Scientists working with the Hubble Space Telescope have discovered a new binary pair of black holes that are driving the nearest quasar.
Quasars are among the brightest known objects in the universe, and the are defined by the massive black holes at their center. According to a report from Popular Science, astronomers working with the Hubble telescope have located a rare binary quasar system, containing two black holes on a collision course with each other.
Markarian 231, the galaxy that harbors the quasi-stellar radio source located nearly 600 million light-years away, is the closest quasar-containing galaxy to Earth. This is the very first ‘binary quasar’ ever observed, but researchers are confident that there are many more like it in the universe.
As Hubble researchers examined the quasar in Markarian 231, they noticed a peculiar gap in its accretion disk, or the circle of gas wrapping around the the black hole before it is swallowed forever. After using data gathered by the telescope to model the forces affecting the quasar’s movement, they concluded that there must be a second small black hole orbiting around the larger one.

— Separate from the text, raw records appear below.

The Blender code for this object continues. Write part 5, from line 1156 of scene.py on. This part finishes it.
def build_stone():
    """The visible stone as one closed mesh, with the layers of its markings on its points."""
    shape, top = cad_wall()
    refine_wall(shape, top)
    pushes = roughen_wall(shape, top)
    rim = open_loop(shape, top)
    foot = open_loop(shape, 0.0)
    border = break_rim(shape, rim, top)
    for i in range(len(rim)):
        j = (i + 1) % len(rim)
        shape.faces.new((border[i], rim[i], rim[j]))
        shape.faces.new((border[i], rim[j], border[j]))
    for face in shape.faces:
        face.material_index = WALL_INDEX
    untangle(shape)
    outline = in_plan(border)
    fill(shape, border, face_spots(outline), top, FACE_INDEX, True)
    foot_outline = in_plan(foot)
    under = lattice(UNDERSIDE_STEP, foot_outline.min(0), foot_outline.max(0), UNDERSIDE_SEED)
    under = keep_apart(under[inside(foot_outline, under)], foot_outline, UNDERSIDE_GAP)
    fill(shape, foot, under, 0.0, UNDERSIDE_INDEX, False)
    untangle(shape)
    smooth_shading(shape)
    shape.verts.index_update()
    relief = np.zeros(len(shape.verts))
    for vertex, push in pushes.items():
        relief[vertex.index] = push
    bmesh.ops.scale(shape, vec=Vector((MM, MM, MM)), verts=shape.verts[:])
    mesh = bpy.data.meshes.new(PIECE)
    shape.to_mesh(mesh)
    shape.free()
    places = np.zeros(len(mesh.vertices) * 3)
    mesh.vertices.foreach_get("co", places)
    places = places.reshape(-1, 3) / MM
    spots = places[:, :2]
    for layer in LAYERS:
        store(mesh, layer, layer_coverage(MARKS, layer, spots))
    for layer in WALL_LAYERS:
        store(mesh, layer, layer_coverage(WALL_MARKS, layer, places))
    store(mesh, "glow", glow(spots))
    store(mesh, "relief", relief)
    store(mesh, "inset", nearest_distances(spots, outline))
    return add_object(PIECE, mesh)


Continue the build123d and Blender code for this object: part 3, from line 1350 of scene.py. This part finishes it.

The bigger black hole is about 150 million times heavier than our own sun, and the tinier black hole is only four times as massive. Scientists estimate that it will take hundreds of thousands of years for the larger black hole to swallow smaller one.
The team, which included scientists from the U.S. and China, believes the binary system is a product of two galaxies crashing into each other billions of years ago. Their study lays out a method for searching the skies for new binary quasars, and may help us understand how the light escaping quasars can offer clues into the origins of the universe.